**The problem**
Pull out of the data below the stretch of lines bounded by the one containing "Recreate this object" and the one containing "const SLOPE_TO = 92;", both bounds included, unchanged.

-------------------------

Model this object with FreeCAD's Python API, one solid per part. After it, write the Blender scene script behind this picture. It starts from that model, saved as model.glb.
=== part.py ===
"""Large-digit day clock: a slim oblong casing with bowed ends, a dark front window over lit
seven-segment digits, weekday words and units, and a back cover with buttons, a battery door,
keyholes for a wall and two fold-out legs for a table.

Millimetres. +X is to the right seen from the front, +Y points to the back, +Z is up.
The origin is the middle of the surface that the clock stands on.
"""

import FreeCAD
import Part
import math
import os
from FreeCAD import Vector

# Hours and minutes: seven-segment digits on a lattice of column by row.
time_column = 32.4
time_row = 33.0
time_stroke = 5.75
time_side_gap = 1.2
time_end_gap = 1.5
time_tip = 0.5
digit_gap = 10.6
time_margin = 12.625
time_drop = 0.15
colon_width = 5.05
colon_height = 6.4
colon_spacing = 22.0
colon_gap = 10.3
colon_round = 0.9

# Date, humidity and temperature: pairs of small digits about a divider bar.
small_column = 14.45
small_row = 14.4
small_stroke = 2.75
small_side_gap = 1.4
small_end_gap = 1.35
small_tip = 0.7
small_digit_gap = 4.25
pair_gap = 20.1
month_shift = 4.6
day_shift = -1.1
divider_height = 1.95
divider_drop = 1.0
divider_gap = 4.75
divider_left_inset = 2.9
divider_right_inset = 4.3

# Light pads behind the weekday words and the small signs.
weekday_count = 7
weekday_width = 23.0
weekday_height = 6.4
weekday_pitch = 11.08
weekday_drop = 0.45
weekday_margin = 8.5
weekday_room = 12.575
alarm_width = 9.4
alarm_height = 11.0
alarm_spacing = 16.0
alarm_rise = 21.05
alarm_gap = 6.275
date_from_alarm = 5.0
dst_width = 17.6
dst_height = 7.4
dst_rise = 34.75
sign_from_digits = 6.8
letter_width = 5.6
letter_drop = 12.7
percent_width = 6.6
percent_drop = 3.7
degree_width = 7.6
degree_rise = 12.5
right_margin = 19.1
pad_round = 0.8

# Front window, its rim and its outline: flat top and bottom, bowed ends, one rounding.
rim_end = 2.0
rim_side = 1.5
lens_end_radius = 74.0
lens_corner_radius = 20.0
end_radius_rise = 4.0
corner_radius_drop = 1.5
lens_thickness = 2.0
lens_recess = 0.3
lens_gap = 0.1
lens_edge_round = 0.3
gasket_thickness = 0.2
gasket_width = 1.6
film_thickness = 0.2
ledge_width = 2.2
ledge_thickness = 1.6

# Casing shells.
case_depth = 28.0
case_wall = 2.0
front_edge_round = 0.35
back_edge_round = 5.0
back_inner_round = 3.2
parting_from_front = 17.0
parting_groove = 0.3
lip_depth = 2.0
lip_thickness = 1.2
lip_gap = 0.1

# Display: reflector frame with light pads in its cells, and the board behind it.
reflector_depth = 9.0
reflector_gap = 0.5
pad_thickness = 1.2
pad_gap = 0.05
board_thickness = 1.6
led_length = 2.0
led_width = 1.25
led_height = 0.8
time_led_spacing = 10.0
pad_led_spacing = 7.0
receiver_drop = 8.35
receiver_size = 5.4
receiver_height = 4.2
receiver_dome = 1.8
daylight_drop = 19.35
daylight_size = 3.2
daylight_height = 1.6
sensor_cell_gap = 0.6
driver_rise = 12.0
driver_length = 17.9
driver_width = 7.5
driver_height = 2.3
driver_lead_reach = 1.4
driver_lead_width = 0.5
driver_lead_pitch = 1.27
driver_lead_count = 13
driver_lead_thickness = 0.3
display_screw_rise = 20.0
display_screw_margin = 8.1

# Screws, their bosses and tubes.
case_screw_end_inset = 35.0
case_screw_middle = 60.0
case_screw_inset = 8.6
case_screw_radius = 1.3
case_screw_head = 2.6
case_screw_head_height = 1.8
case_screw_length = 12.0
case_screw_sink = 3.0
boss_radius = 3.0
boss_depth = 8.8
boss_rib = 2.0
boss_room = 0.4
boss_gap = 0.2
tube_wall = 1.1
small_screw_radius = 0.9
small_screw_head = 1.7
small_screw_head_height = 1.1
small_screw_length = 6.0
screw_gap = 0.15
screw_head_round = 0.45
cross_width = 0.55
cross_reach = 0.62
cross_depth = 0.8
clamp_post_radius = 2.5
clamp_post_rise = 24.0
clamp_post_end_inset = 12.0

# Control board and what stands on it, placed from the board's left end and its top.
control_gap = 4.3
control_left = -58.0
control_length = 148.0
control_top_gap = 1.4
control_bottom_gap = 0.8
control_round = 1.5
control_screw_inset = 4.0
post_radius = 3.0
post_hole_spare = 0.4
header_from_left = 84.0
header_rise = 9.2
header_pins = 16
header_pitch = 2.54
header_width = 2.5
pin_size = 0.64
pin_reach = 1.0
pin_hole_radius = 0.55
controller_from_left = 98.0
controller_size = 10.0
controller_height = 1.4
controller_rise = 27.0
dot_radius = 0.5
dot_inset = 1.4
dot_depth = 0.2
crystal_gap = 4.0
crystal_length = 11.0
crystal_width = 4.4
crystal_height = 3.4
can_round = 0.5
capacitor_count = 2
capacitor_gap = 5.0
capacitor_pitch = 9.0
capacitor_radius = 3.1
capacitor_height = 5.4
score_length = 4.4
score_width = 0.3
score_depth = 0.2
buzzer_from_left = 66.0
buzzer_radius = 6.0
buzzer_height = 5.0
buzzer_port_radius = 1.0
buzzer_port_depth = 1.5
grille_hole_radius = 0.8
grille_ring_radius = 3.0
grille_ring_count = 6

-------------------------

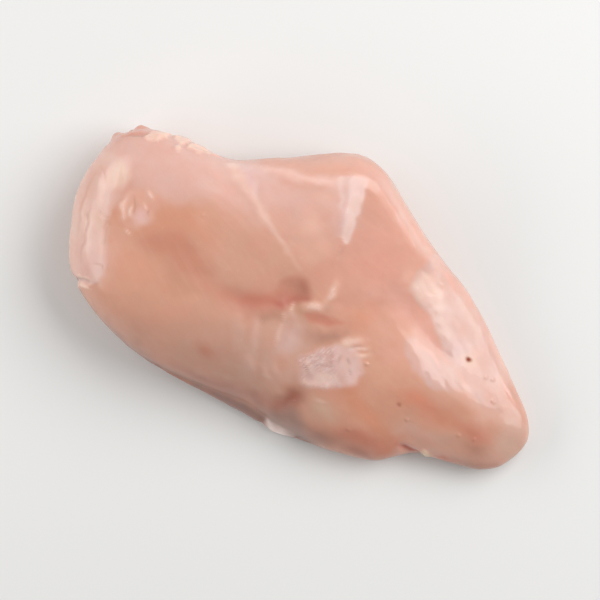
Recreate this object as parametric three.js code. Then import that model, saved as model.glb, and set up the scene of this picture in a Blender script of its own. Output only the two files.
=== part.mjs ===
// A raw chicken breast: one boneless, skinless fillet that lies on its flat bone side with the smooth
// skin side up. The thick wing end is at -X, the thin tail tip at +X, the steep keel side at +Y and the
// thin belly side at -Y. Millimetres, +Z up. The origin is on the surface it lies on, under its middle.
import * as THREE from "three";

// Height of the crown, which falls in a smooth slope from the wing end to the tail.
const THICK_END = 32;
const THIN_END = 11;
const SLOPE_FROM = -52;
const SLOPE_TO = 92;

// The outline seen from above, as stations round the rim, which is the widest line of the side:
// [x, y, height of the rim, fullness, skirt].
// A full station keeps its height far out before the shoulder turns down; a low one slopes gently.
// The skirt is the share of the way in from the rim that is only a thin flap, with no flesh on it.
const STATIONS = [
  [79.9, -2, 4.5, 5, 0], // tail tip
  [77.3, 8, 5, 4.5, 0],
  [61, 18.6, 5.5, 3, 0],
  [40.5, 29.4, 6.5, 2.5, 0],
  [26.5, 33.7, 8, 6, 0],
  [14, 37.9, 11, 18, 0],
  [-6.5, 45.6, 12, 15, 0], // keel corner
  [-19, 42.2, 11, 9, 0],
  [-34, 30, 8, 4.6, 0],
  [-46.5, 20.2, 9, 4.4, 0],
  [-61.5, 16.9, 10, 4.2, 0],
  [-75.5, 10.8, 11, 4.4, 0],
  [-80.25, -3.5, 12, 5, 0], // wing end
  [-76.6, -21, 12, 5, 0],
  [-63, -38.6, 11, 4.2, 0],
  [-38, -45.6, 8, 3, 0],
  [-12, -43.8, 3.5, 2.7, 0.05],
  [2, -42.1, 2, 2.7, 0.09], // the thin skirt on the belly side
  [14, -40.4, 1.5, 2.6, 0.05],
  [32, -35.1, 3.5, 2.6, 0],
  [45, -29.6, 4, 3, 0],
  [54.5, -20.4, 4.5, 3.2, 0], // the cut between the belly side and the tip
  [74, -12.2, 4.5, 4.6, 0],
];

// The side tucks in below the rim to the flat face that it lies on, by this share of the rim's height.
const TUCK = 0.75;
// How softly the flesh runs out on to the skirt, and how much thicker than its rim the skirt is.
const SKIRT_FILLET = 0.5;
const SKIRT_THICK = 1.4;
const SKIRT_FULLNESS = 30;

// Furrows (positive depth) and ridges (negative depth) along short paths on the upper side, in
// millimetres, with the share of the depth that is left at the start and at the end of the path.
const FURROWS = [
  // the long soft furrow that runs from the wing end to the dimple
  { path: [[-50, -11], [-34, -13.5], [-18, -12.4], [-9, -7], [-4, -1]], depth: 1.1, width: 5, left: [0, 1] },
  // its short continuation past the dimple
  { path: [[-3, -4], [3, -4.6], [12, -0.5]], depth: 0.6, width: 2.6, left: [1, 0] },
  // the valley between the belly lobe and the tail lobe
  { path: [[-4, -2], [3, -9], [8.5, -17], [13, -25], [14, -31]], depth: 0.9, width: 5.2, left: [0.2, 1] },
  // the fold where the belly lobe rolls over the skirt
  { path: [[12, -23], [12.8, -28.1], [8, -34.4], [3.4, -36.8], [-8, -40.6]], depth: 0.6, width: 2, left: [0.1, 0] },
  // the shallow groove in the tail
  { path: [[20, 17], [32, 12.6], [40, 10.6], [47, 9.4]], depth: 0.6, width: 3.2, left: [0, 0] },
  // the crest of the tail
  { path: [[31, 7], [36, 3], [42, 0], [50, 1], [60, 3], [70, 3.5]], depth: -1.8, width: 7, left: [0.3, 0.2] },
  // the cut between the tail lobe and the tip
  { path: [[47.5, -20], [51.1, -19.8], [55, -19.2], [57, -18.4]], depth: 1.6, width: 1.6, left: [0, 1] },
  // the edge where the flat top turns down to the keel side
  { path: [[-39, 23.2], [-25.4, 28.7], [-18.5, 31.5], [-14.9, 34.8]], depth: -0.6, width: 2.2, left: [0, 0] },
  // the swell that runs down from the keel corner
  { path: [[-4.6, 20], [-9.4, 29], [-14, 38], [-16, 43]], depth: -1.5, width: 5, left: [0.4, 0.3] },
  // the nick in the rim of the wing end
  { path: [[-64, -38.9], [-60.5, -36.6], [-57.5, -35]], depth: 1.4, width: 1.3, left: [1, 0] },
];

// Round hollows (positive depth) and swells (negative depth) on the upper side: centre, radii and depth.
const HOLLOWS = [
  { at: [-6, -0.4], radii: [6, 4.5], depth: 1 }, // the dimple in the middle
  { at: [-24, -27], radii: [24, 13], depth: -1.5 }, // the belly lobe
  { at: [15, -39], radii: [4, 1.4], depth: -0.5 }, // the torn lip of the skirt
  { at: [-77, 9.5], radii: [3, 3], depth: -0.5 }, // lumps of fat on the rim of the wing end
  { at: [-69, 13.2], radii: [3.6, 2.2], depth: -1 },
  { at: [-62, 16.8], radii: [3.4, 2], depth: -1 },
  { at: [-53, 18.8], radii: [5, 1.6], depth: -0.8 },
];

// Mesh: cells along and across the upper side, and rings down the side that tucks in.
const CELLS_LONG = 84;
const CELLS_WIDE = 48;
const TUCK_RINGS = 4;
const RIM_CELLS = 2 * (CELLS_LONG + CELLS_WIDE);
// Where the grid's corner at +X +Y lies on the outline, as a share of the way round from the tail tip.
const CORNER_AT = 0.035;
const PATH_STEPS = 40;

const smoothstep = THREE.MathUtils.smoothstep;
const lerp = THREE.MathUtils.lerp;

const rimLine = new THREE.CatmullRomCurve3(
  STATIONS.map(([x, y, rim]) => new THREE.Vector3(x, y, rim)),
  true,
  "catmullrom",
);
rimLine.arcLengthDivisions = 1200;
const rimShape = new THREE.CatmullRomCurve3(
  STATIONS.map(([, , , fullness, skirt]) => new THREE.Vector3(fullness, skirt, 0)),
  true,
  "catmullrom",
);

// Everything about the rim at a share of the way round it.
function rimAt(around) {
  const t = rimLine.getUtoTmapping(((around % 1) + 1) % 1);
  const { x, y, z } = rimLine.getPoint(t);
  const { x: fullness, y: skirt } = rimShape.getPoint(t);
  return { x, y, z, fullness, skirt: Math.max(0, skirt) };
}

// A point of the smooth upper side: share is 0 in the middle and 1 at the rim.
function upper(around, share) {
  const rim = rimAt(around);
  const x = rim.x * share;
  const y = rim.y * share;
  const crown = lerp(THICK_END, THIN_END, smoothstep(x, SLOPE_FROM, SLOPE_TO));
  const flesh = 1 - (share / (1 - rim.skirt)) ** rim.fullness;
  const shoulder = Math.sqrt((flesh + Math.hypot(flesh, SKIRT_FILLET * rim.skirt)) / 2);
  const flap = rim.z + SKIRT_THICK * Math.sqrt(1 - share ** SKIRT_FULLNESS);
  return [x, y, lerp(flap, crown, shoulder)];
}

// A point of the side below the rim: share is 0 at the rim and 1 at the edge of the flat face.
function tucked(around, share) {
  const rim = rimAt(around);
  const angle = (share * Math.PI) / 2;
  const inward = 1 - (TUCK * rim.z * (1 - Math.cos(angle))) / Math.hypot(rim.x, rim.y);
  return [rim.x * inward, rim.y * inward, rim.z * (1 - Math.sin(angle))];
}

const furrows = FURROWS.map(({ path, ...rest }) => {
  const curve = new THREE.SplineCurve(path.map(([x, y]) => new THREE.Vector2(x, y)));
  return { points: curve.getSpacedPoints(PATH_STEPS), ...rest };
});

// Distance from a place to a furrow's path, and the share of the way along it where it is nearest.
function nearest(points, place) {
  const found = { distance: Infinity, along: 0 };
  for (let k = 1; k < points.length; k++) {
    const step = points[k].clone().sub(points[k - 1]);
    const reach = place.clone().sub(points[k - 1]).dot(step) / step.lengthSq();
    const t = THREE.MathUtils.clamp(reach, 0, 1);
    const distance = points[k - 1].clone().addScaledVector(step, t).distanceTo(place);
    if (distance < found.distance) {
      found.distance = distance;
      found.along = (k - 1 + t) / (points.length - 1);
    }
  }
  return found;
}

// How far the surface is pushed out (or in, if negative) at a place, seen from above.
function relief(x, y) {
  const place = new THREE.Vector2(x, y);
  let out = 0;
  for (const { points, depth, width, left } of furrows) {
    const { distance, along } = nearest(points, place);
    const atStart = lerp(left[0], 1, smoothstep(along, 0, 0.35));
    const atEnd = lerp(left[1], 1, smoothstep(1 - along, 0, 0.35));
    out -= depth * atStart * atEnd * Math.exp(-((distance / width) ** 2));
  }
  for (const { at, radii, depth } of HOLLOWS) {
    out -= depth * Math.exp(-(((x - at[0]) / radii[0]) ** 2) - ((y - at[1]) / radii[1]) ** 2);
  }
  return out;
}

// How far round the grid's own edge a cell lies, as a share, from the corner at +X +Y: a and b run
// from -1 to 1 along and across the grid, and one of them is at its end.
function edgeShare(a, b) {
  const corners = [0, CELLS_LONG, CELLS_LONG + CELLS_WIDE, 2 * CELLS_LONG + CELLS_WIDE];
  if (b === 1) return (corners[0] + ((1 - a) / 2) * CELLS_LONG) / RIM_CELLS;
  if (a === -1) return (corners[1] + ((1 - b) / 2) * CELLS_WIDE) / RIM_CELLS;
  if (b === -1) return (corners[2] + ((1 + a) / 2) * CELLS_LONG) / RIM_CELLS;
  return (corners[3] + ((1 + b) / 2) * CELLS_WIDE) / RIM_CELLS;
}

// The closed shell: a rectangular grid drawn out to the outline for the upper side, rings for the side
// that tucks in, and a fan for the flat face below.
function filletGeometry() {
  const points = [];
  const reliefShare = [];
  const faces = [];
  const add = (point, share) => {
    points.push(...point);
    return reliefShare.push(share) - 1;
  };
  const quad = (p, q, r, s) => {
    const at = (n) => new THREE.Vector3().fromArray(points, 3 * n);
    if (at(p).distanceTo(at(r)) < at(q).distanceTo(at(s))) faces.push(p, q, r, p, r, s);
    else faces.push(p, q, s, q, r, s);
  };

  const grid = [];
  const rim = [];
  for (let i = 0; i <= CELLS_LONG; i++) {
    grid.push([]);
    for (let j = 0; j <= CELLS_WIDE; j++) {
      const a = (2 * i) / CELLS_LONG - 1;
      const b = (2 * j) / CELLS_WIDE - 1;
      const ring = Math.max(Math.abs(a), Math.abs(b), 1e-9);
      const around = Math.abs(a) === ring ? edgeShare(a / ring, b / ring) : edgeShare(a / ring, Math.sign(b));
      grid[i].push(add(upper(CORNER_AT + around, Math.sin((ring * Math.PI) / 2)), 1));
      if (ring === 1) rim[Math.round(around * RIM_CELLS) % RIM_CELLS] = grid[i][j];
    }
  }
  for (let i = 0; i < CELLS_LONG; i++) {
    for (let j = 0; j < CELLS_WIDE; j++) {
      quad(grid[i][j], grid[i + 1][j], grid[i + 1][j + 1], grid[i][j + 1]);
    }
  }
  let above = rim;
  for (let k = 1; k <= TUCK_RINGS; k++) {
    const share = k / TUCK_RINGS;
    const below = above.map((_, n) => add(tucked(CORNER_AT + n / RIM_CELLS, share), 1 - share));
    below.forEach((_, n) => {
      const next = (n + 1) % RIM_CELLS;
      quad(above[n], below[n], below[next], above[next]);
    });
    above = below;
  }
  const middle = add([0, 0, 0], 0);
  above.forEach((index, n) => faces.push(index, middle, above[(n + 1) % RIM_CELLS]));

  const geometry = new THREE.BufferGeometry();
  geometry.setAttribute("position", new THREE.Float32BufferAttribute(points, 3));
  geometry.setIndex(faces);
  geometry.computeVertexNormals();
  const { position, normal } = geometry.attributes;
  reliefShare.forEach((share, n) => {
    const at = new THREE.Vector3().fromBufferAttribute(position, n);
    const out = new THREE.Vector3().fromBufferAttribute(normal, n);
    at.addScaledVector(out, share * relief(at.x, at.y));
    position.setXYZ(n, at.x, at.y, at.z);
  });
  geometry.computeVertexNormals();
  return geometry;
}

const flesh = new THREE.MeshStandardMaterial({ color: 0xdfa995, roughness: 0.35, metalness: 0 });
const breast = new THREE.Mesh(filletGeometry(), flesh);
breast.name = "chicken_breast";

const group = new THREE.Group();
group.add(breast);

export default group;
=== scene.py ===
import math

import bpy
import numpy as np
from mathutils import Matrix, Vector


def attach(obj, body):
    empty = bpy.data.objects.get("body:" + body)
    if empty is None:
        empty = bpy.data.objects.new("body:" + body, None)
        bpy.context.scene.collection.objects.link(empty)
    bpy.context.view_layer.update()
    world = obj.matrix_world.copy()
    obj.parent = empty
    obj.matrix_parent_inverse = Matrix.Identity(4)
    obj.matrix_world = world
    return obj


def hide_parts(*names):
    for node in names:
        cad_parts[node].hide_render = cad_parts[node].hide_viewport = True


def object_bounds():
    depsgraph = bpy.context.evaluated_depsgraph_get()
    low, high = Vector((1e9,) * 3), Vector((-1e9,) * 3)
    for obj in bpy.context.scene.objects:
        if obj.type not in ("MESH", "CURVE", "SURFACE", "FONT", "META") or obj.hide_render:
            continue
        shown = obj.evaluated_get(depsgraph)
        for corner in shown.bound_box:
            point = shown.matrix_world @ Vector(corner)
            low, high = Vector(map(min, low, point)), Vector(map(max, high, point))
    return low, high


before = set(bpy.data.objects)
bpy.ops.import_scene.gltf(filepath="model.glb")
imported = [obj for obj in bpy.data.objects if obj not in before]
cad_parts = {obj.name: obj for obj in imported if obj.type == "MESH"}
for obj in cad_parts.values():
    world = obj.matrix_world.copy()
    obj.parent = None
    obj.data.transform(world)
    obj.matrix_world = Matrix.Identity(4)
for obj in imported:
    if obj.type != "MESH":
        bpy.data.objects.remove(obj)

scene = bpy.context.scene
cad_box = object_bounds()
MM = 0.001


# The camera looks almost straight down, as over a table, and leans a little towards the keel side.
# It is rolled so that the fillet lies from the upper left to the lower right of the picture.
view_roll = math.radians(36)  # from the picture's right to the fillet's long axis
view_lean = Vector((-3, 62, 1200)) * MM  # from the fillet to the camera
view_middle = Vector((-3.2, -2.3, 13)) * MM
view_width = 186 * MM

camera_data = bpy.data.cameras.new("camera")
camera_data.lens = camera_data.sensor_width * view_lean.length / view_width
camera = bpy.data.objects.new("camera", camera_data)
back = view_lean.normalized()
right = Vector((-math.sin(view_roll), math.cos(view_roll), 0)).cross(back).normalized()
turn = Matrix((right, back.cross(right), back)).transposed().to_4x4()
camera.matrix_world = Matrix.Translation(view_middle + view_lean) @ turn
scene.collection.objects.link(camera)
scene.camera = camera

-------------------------

**Solution for this problem**
Recreate this object as parametric three.js code. Then import that model, saved as model.glb, and set up the scene of this picture in a Blender script of its own. Output only the two files.
=== part.mjs ===
// A raw chicken breast: one boneless, skinless fillet that lies on its flat bone side with the smooth
// skin side up. The thick wing end is at -X, the thin tail tip at +X, the steep keel side at +Y and the
// thin belly side at -Y. Millimetres, +Z up. The origin is on the surface it lies on, under its middle.
import * as THREE from "three";

// Height of the crown, which falls in a smooth slope from the wing end to the tail.
const THICK_END = 32;
const THIN_END = 11;
const SLOPE_FROM = -52;
const SLOPE_TO = 92;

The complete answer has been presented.